Another day with lots of sap! About 200 gallons collected today with the help of neighbors Dave and Marcie. That makes about 500 gallons on hand to cook! Probably about 3-4 days of cooking plus it was dripping as we collected them early this afternoon.
Talking to others we hear they too are having a sappy year. After last year's total bust, it is great to be running at capacity. We are cooking the sap to syrup and storing it in 5 gallon pails until we have time to finish it (bring it to 66.5% density, filter and bottle it). We are busy keeping the fire going and tonight Scott and I plan to draw straws to see who gets up every 2 hours at night to fill the pan and feed the fire.
While collecting sap back in the woods, we saw 3 woodcocks. Two were paired off, and the other by itself. The male is smaller and is the one that does the dancing. Even more interesting is the evening courtship where the male picks an open spot near the woods, stands there calling "peent" every so often, then flies high in the sky and swirls around and makes a sort of whistling with his wings as he comes back to the ground. That attracts the females and if they are suitably impressed, they retire to the brush for more intimate activities.
According to Wikipedia, the male is not involved in nest building, egg sitting, nor any fatherly tasks with the young. The woodcock is a game bird, hunted for eating. It seems much too small to bother with, and is much to fun to watch for me to want to hunt it. Pheasants and grouse are similar in that the male does not help with the young. Many smaller birds are dual parents as are most water birds--so not sure what the advantage is to being a single parent.
Deer and bear are single parents, as are cats, but wolves, otters, beaver and foxes are dual parents. Lots of variation in nature. The pair of owls that hoot near the cabin have their nest hidden somewhere nearby, and like the eagles, are dual parents.
A flock of 25 or more robins swirled around the woods and nearby field this afternoon. Dozens of small sparrows, either fox or song sparrows I think--maybe both scratched around the open area where the big wood pile and sap shed areas are--the areas I plowed free of snow.
Update: 5:30 went out to add wood and sap to the cooker. A dozen robins picking around plowed area where there is bare ground and driveway. Sprinking just a little as predicted to start at 5 pm.

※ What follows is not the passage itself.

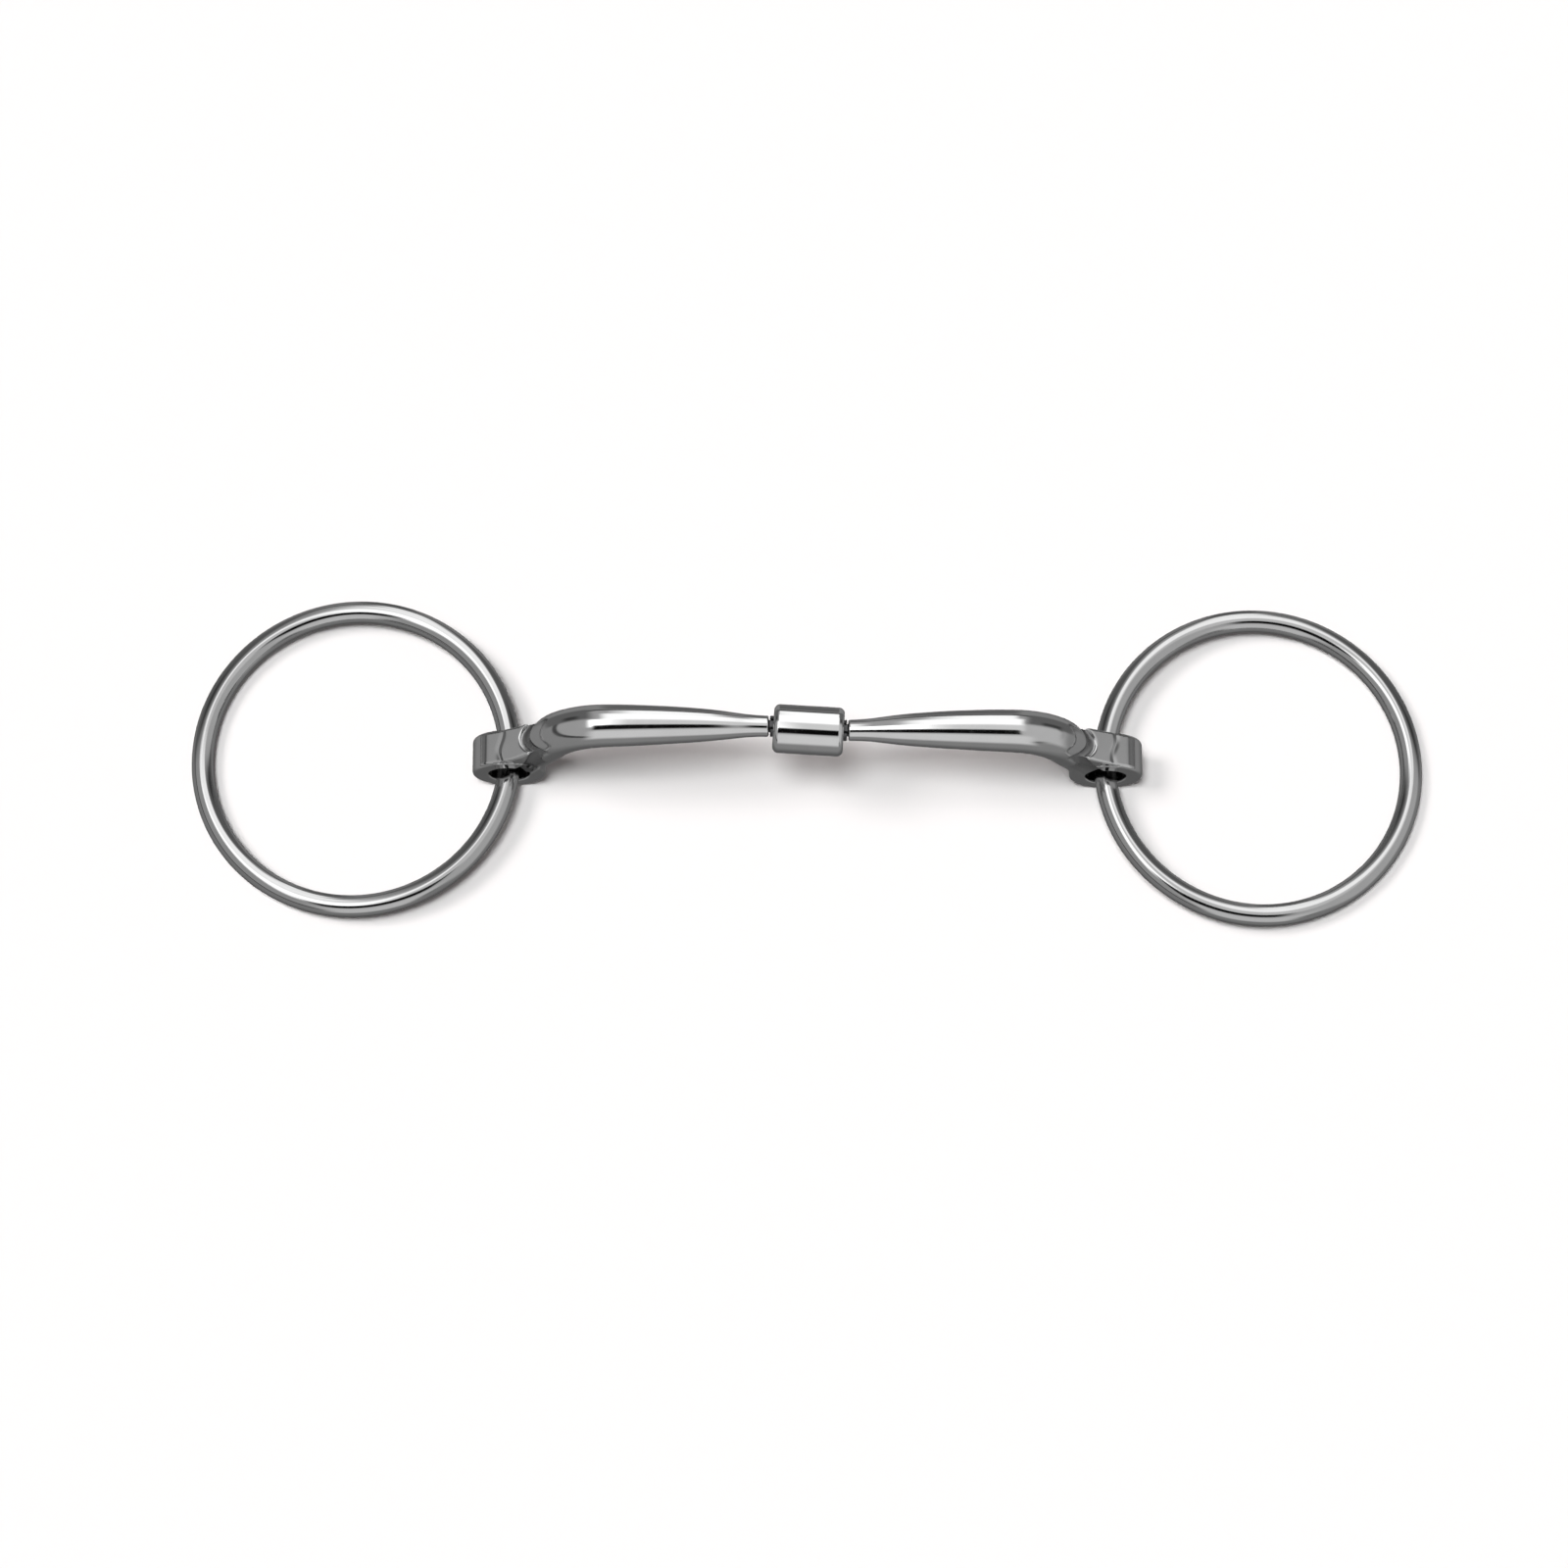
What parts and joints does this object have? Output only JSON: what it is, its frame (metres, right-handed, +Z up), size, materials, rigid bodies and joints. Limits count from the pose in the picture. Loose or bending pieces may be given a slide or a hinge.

We made adding sap easier. We had been dipping it with 5 gallon buckets out of our covered tanks, but I bought a sump pump at Menards for $50 and 25 feet of garden hose. Just drop the pump into the tank, run the power cord and hose into the sap shed and plug in the pump and in a few minutes the pan is filled--quick, no lifting, and get to stay inside during the whole process.
We also store enough wood inside for the firing all night. We order a 10 full cord load of white pine slabs from Cummings Lumber out of Frederic every other year and saw the slabs in half to fit in our firebox (about 6 foot deep). The pine slabs burn fast and hot, so really should add every hour or less, but that is way too often at night!